При других обстоятельствах я охотно посудачил бы на эту тему, но сейчас, на тёмной дороге, вертелось в голове совсем другое. Набрался духу, спросил:
— Куда едем, Вова? Куда меня везёте?
Майор изобразил недоумение.
— Ты о чём, Витя? В Звенигород, куда же ещё.
— Почему такая спешка? Почему нельзя было утром?
— Так тебе виднее… Я сам удивился. Гата сказал: привези писателя. Значит, хозяин распорядился.
— А почему вдвоём? Почему с Абдуллой?
— Кто был под рукой, того взял… Да ты что подумал, Вить?
— Ничего не подумал, но чудно как-то… Ночью. Спят все добрые люди.
Глухонемой за баранкой сдавленно хмыкнул. Трубецкой протянул мне сигареты.
— Покури, Витя. Нервы у тебя. Воображение художника. Говорят, страшная штука. Где-то я читал, в принципе, все художники шизанутые. А если не шизанутый, то не художник.
Сигарету я прикурил от его зажигалки. Голос у Трубецкого дружеский, но на самом донышке — издёвка. Всё он понимал, скотина, — и мой страх, и то, что я лишил себя выбора, продавшись олигарху. Он тоже был в схожем положении. В чём я не сомневался, так это в том, что Вова Трубецкой, такой, как он есть, весёлый и беззаботный, при необходимости не задумываясь влепит пулю в лоб. При этом будет вот так же безмятежно балабонить. И всё равно он был из тех, к кому я испытывал симпатию. Он был из перерождённых, но не смирившихся, и вёл с миром собственную маленькую беспощадную войну.
— Скажи, Володя, а вот если тебе хозяин прикажет?..
Ему не требовалось уточнять, ответил честно:
— Чёрт его знает, Витя. Мы люди подневольные. Но не скажу, что мне это понравится. — Он покосился на Абдуллу. — А ты что, всерьёз прокололся?
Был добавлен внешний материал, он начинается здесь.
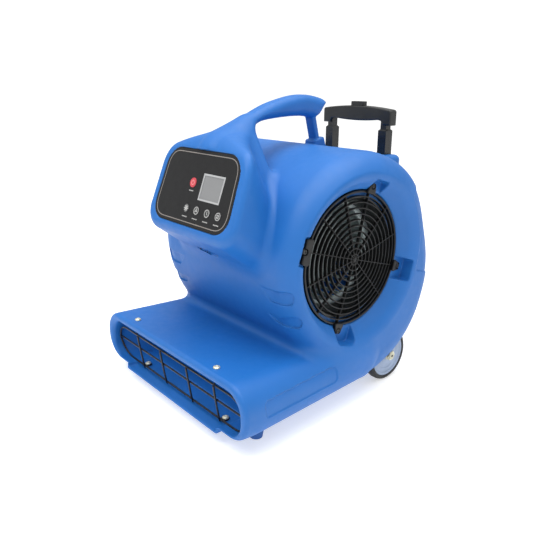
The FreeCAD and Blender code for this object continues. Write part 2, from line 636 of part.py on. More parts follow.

— Видно, кто-то очень хочет, чтобы так выглядело.
— Кто, Витя?
Разговор перешёл в опасную плоскость, я первый спохватился.
— Да это я так, к слову… Ты правильно заметил. Не знаю, какой я художник, но психика травмированная — это точно. Всякая чепуха в голову лезет. У меня в медицинской карте диагноз: канцерофобия.
— Типичный случай, — с облегчением откликнулся Трубецкой. — Социальная неврастения — болезнь века, наравне со СПИДом. Главное — восстановить глубокий сон. Поверишь ли, я сам долго хандрил после пустяковой контузии. Один отморозок огрел железякой по тыкве. Ничего не помогало. Неделями не мог уснуть. Одна бабка спасла, Аграфена Тихоновна. Никаких патентованных средств, только травы, Витя, только травы. Месячишко попьёшь — и как новорождённый. Считай, адрес у тебя в кармане.
— Спасибо, — поблагодарил я без энтузиазма.
От сердца малость отлегло, лишь когда свернули на боковое шоссе, к поместью. Там ещё поблизости имелось удобное для захоронения болотце, но и его благополучно миновали.
Дом без света в окнах. Абдулла повёл тачку в гараж, а мы с Трубецким распрощались на развилке — он во флигель, я в центральное здание. Взаимно пожелали друг другу спокойной ночи, и ещё он сказал:
— Не бойся, Витя. Вряд ли он тебя приговорил. Рано ещё.
Неподалёку от парадного подъезда из кустов налетел, как чёрная молния, добрейший буль Тришка, прыгнул на спину, повалил, сомкнул клыки на кадыке, но нежно, дружески. Такой ритуал встречи у нас наладился уже несколько дней. Я почесал бойца за ухом. Эх, Триха, Триха, всё-то тебе озоровать, дурачку.
Буль самодовольно заурчал и помог мне подняться, осторожно покусывая то тут, то там.
В дом я проник через боковую дверь, от которой, как у почётного поселенца, у меня был собственный ключ. Разумеется, это не значило, что вошёл незаметно. Наш приезд во всех деталях отследила умная электроника, записала на плёнку, и вежливый оператор в дежурной комнате, когда за мной закрылась дверь, включил ночное освещение в коридорах. Добравшись до своих покоев, я сразу залез в душ и битый час с азартом соскребал, смывал с себя дневные страхи. Не помогло. Душа тихонечко жалобно повизгивала, и никак не проходило ощущение, что лежу на влажной прохладной земле головой в кустах, там, куда повалил безумный Тришкин прыжок.